From the business overview above, it is clear that Alibaba deserves a premium valuation when compared to the rest of the market. There current PE of 40 and 2021 estimation of only 21 is a testament to how fast the market expects them to ramp up earnings in future years once they capitalize on their growing market dominance. Furthermore, similar firms such as Amazon and JD.com, who are growing far slower, are also more richly valued. Even when Amazon's fast earnings growth of recent years is taken into account, it still has an estimated 2021 PE of 35 at current prices.

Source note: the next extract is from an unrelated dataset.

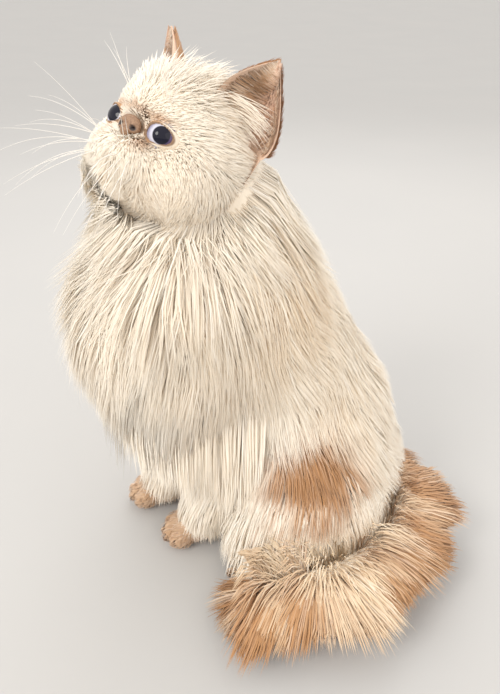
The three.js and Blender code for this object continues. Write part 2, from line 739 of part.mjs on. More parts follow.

It is easy to account many of these discounts to the inherent risks in operating in the Chinese market, due to the government being heavily involved in policing business' actions. The flipside to this is that Chinese firms enjoy protection against foreign competition at home, and can use their economic clout to their advantage to secure lucrative deals. This advantage shouldn't be taken for granted but is worth taking into consideration.
Overall, Alibaba is one of the fastest growing mega-caps in the world, with unmatched future potential. Although 2018 wasn't great for the share price, the business continued to develop and grow stronger. With Alibaba Cloud almost becoming profitable, it should act as a strong catalyst for the stock, and should ultimately become the main source of future growth for the company even as their retail segment matures, similar to how AWS has transformed Amazon in the west. In this time of geopolitical uncertainty in the Chinese market, I believe Alibaba is a safe bet and a strong buy, which should outperform if a recession doesn't occur in the near future.
Disclosure: I am/we are long BABA, JD. I wrote this article myself, and it expresses my own opinions. I am not receiving compensation for it (other than from Seeking Alpha). I have no business relationship with any company whose stock is mentioned in this article.